Potential Unemployment Insurance Duration and Labor Supply: Evidence from a Benefit Cut (with Alexandre Mas), Journal of Political Economy, (2018) [journal link] [local link] [SSRN link

We examine how a 16-week cut in potential unemployment insurance (UI) duration in Missouri affected search behavior of UI recipients and the aggregate labor market. Using a regression discontinuity design (RDD), we estimate a marginal effect of maximum duration on UI and nonemployment spells of approximately 0.45 and 0.25 respectively. We use the RDD estimates to simulate the unemployment rate assuming no market-level externalities. The simulated response, which implies almost a one percentage point decline in the unemployment rate, closely approximates the estimated change in the unemployment rate following the benefit cut. This finding suggests that, even in a period of high unemployment, the labor market absorbed this influx of workers without crowding-out other jobseekers.

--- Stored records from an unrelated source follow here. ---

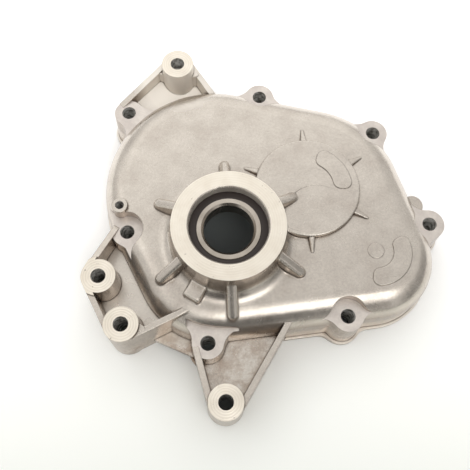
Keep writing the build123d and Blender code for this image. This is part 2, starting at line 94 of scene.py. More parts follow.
# Where the cast skin and the bored walls change, in metres: low pockets by height, coolant by depth,
# the painted light at the top boss by distance from it, and the hub's fins and seats by distance from its
# axis
LOW_POCKETS = (20 * MM, 10 * MM)
COOLANT = (-40 * MM, -65 * MM)
TOP_BOSS_PAINTED_LIGHT = (34 * MM, 24 * MM)
HUB_FINS_END = (52 * MM, 58 * MM)
HUB_SEATS_END = (30 * MM, 32 * MM)

RIVET_HEAD_RADIUS = 0.95 * MM
RIVET_HEAD_HEIGHT = 0.8 * MM
RIVET_HEAD_FLATNESS = 0.5
RIVET_SHANK_SHARE = 0.62
RIVET_SHANK_LENGTH = 1.8 * MM

# Where the photograph was taken from, in metres in the frame, and the way its top points
CAMERA_PLACE = Vector((-0.004049, -0.125585, 0.394995))
CAMERA_LOOKS = Vector((0.02151113, 0.33711908, -0.94121623))
CAMERA_UP = Vector((-0.00194188, 0.94144639, 0.33715713))
CAMERA_SENSOR = 36.0
CAMERA_LENS = 47.152

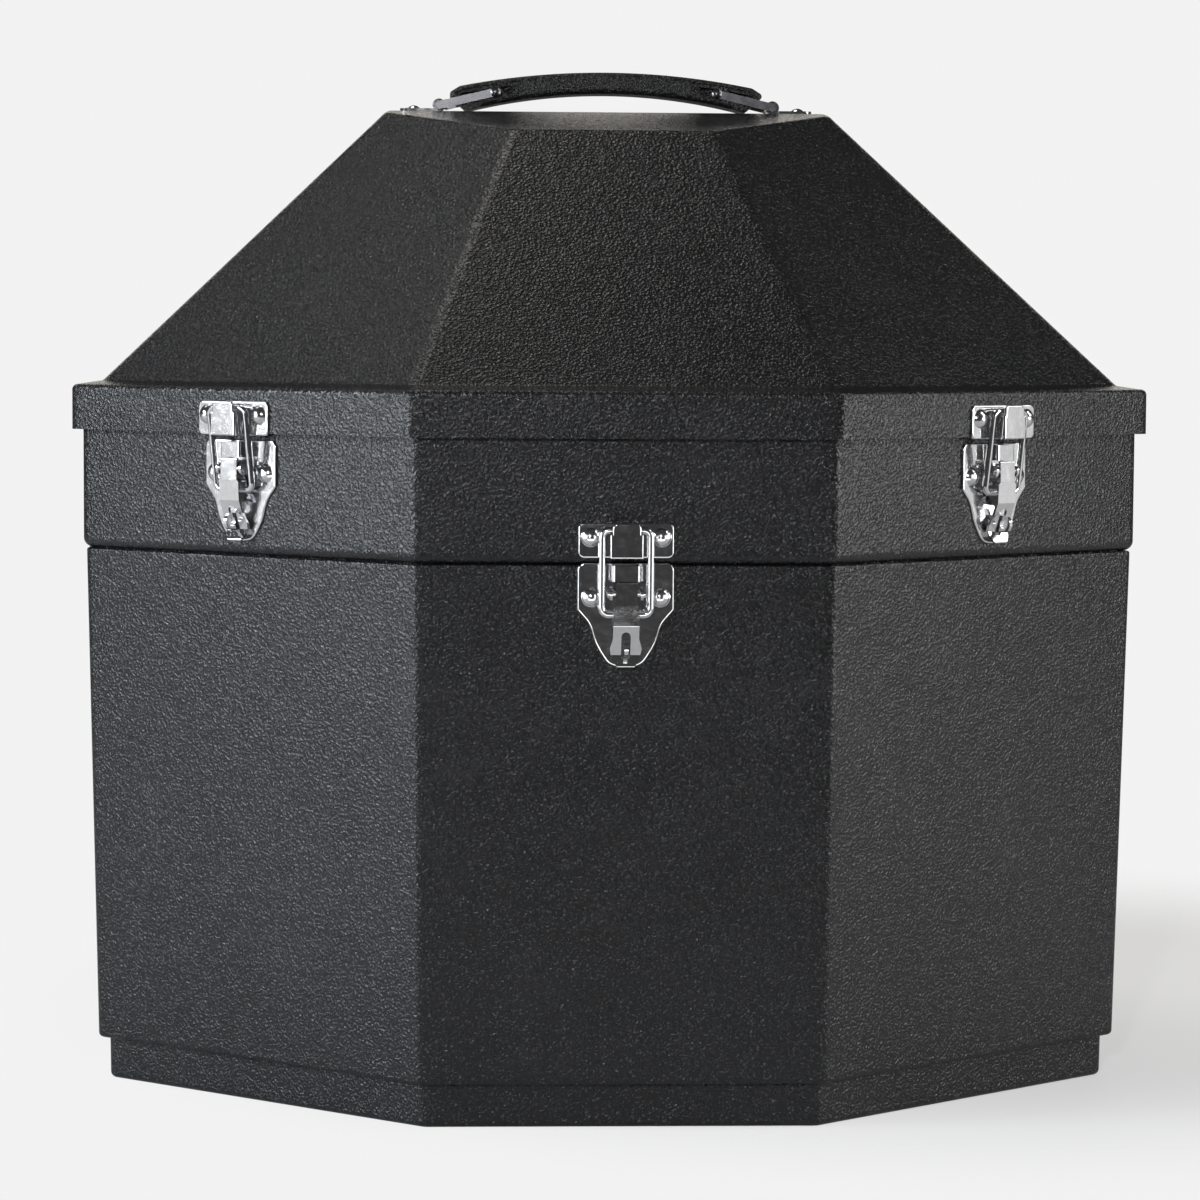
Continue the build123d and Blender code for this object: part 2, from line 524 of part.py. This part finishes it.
axis_out = KNUCKLE_R + 0.3
low_leaf_top = BOX_TOP - LOW_LEAF_DROP
tray_leaf_foot = TRAY_SHOULDER + TRAY_LEAF_RISE
lip_leaf_top = LIP_BOTTOM - LIP_LEAF_DROP
add_hinges("tray_hinge", "lower_box", "tray", (HALF_D + TRAY_PROUD + axis_out, BOX_TOP + 0.1),
           on_box, on_tray, (low_leaf_top - LEAF_HEIGHT, low_leaf_top),
           (tray_leaf_foot, tray_leaf_foot + LEAF_HEIGHT))
add_hinges("lid_hinge", "tray", "lid", (HALF_D + LIP_PROUD + axis_out, LIP_BOTTOM - 0.3),
           on_tray, on_skirt, (lip_leaf_top - LEAF_HEIGHT, lip_leaf_top),
           tuple(LIP_BOTTOM + rise for rise in LID_LEAF))


# ---------------------------------------------------------------- carrying handle
def arc_height(x, crown, radius):
    return crown - radius + sqrt(radius ** 2 - x ** 2)


def grip_profile():
    """Arched outline of the grip in X and Z, with slanting ends."""
    shoulder, toe = GRIP_HALF_LENGTH - GRIP_SHOULDER, GRIP_HALF_LENGTH - GRIP_TOE
    shoulder_z = arc_height(shoulder, GRIP_TOP, GRIP_TOP_R)
    toe_z = arc_height(toe, GRIP_UNDER, GRIP_UNDER_R)
    nose = (GRIP_HALF_LENGTH, shoulder_z - GRIP_NOSE)
    outline = ThreePointArc((-shoulder, shoulder_z), (0, GRIP_TOP), (shoulder, shoulder_z))
    outline += Polyline((shoulder, shoulder_z), nose, (toe, toe_z))
    outline += ThreePointArc((toe, toe_z), (0, GRIP_UNDER), (-toe, toe_z))
    outline += Polyline((-toe, toe_z), (-nose[0], nose[1]), (-shoulder, shoulder_z))
    face = make_face(outline)
    return fillet(face.vertices().filter_by(lambda v: abs(v.X) > 50), 1.6)


def pin_place():
    rest = radians(LINK_REST)
    return LINK_X - LINK_LENGTH * cos(rest), LINK_Z + LINK_LENGTH * sin(rest)


def grip():
    profile = grip_profile()
    body = extrude(Plane.XZ * profile, GRIP_HALF_WIDTH, both=True)
    long_edges = body.edges().filter_by(lambda e: abs(abs(e.center().Y) - GRIP_HALF_WIDTH) < 0.01)
    body = fillet(long_edges, GRIP_EDGE)
    panel = offset(profile, amount=-RECESS_BORDER)
    pin_x, pin_z = pin_place()
    inner, outer = SLOT_ENDS
    slot_middle = (inner + outer) / 2
    slot_z = pin_z - (slot_middle - pin_x) * tan(radians(SLOT_SLOPE))
    for side in (-1, 1):
        reach = Pos(side * (inner - 3 + 50), GRIP_TOP - 20) * Rectangle(100, 60)
        mouth = Polygon(*[(side * x, z) for x, z in RECESS_MOUTH], align=None)
        recess = extrude(Plane.XZ * ((panel & reach) + mouth), GRIP_RECESS, both=True)
        for face in (-1, 1):
            body -= Pos(0, face * GRIP_HALF_WIDTH, 0) * recess
        slot = Rot(0, 0, -side * SLOT_SLOPE) * SlotOverall(outer - inner, 2 * SLOT_HALF)
        slot = Pos(side * slot_middle, slot_z) * slot
        groove = extrude(Plane.XZ * slot, GRIP_HALF_WIDTH + 1, both=True)
        body -= groove - Box(WIDTH, 2 * GRIP_WEB, 3 * GRIP_TOP)
    return body


def link(side):
    """Stirrup: two arms beside the grip's end and a cross bar in the bracket."""
    pin_x, pin_z = pin_place()
    middle = Pos(side * (pin_x + LINK_X) / 2, (pin_z + LINK_Z) / 2)
    arm = middle * Rot(0, 0, -side * LINK_REST) * SlotCenterToCenter(LINK_LENGTH, LINK_ARM_HEIGHT)
    inside = GRIP_HALF_WIDTH - GRIP_RECESS + ARM_GAP
    body = Pos(side * LINK_X, 0, LINK_Z) * Rot(90, 0, 0) * Cylinder(LINK_BAR_R, 2 * inside + 1)
    for face in (-1, 1):
        plate = extrude(Plane.XZ * arm, LINK_ARM / 2, both=True)
        body += Pos(0, face * (inside + LINK_ARM / 2), 0) * plate
    return body - Pos(side * pin_x, 0, pin_z) * Rot(90, 0, 0) * Cylinder(LINK_BAR_R + 0.02, 40)


def link_pin(side, face):
    """Headed stub from one arm of a link into the grip's slot; face is -1 or 1 along Y."""
    pin_x, pin_z = pin_place()
    end = GRIP_HALF_WIDTH - GRIP_RECESS + ARM_GAP + LINK_ARM
    start = GRIP_WEB + 0.3
    stub = Pos(0, 0, (start + end) / 2) * Cylinder(LINK_BAR_R, end - start)
    stub += Pos(0, 0, end) * dome(LINK_PIN_HEAD_R, LINK_PIN_HEAD_H)
    return Pos(side * pin_x, 0, pin_z) * Rot(-90 * face, 0, 0) * stub


def bracket(side):
    """Plate riveted to the lid, rolled up round the link's cross bar."""
    length = BRACKET_END - LINK_X
    outline = Rectangle(length, 2 * BRACKET_HALF)
    outline = fillet(outline.vertices().filter_by(lambda v: v.X > 0), BRACKET_CORNER)
    plate = Pos(LINK_X + length / 2, 0, RIDGE) * extrude(outline, BRACKET_PLATE, dir=(0, 0, 1))
    trim = Pos(LINK_X, 0, RIDGE) * Box(BRACKET_NOTCH, 4 * BRACKET_HALF, 10)
    plate -= trim - Box(WIDTH, 2 * BRACKET_ROLL_HALF, 3 * RIDGE)
    roll = Pos(LINK_X, 0, LINK_Z) * Rot(90, 0, 0) * Cylinder(LINK_Z - RIDGE - 0.02, 2 * BRACKET_ROLL_HALF)
    body = plate + roll
    body -= Pos(LINK_X, 0, LINK_Z) * Rot(90, 0, 0) * Cylinder(LINK_BAR_R + RUNNING_GAP, 60)
    rivet_x, rivet_y = BRACKET_RIVET
    for y in (-rivet_y, rivet_y):
        body -= Pos(LINK_X + rivet_x, y, RIDGE + BRACKET_PLATE) * hole()
    return body if side > 0 else mirror(body, Plane.YZ)


nodes["handle_grip"] = grip()
for side, word in ((-1, "left"), (1, "right")):
    nodes[f"handle_{word}_link"] = link(side)
    nodes[f"handle_{word}_front_pin"] = link_pin(side, -1)
    nodes[f"handle_{word}_back_pin"] = link_pin(side, 1)
    nodes[f"handle_{word}_bracket"] = bracket(side)
    rivet_x, rivet_y = BRACKET_RIVET
    for y in (-rivet_y, rivet_y):
        place = Pos(side * (LINK_X + rivet_x), y, RIDGE + BRACKET_PLATE)
        riveted["lid"].add(place, BRACKET_PLATE, BRACKET_HEAD_R, BRACKET_HEAD_H)

# ---------------------------------------------------------------- shells with their rivet holes
shells = {"lower_box": lower_box(), "tray": tray(), "lid": lid()}
for name, shell in shells.items():
    nodes[name + "_shell"] = shell - riveted[name].holes
    nodes[name + "_rivets"] = Compound(riveted[name].rivets)
    nodes[name + "_washers"] = Compound(riveted[name].washers)

os.makedirs("parts", exist_ok=True)
for name, solid in nodes.items():
    export_step(solid, f"parts/{name}.step")
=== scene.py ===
import json
from math import cos, radians, sin

import bpy
from mathutils import Matrix, Vector


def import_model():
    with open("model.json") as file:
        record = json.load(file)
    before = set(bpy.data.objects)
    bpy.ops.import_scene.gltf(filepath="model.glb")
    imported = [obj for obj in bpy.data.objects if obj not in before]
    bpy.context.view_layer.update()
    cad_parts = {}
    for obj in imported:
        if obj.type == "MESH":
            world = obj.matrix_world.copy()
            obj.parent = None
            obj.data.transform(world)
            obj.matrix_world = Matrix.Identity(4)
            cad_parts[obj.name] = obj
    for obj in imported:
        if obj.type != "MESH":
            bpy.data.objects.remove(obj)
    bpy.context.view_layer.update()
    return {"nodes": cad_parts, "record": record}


# Materials, studio and camera for the octagonal carrying case. Metres, +Z up, front facing -Y.
# Every piece of the case is a CAD node as it was loaded, given a material and, on the levers,
# a rolled edge. The floor is the only other mesh.
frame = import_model()
scene = bpy.context.scene

SENSOR = 36              # millimetres, as the lens
FAR = 100                # camera clipping distance
BACKDROP = 0.89          # brightness of the backdrop as the camera sees it
AMBIENT = 0.04           # and as it lights the case
WHITE = (1, 1, 1)
COOL = (0.88, 0.94, 1.0)
WARM = (1.0, 0.96, 0.88)
SUN_WARM = (1.0, 0.97, 0.9)
FAINT_COOL = (0.97, 0.97, 1.0)


# ---------------------------------------------------------------- camera
def look(position, yaw, pitch, roll, lens):
    """Camera at position; yaw turns it towards +X, pitch tips it down, roll lifts its right side."""
    forward = Vector((sin(yaw) * cos(pitch), cos(yaw) * cos(pitch), -sin(pitch)))
    flat_right = forward.cross(Vector((0, 0, 1))).normalized()
    flat_up = flat_right.cross(forward)
    right = flat_right * cos(roll) + flat_up * sin(roll)
    up = flat_up * cos(roll) - flat_right * sin(roll)
    data = bpy.data.cameras.new("camera")
    data.lens, data.sensor_width, data.clip_end = lens, SENSOR, FAR
    camera = bpy.data.objects.new("camera", data)
    scene.collection.objects.link(camera)
    turn = Matrix((right, up, -forward)).transposed().to_4x4()
    camera.matrix_world = Matrix.Translation(position) @ turn
    scene.camera = camera


look(Vector((-0.08405, -1.7938, 0.3262)), radians(2.65), radians(3.87), radians(0.34), 118.04)


# ---------------------------------------------------------------- studio
def area_light(name, place, aim, size, power, color=WHITE):
    """Rectangular light of a size in metres and a power in watts; the camera doesn't see it."""
    data = bpy.data.lights.new(name, "AREA")
    data.shape, data.size, data.size_y = "RECTANGLE", size[0], size[1]
    data.energy, data.color = power, color
    light = bpy.data.objects.new(name, data)
    scene.collection.objects.link(light)
    light.location, light.visible_camera = place, False
    light.rotation_euler = (Vector(aim) - Vector(place)).to_track_quat("-Z", "Y").to_euler()
    return light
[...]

The Effect of Unemployment Benefits on the Duration of Unemployment Insurance Receipt: New Evidence from a Regression Kink Design in Missouri, 2003-2013 (with David Card, Pauline Leung, Alexandre Mas, and Zhuan Pei), American Economic Review: Papers & Proceedings, (2015) [journal link] [manuscript link

We provide new evidence on the elasticity of unemployment insurance weekly benefit amount on unemployment insurance spells based on administrative data from the state of Missouri covering 2003-2013.  Identification comes from a regression kink design that exploits the quasi-experimental variation around the kink in the UI benefit schedule.  We find that unemployment durations are more responsive to benefit levels during the recession and its aftermath, with an elasticity of about 0.9 as compared to 0.35 pre-recession.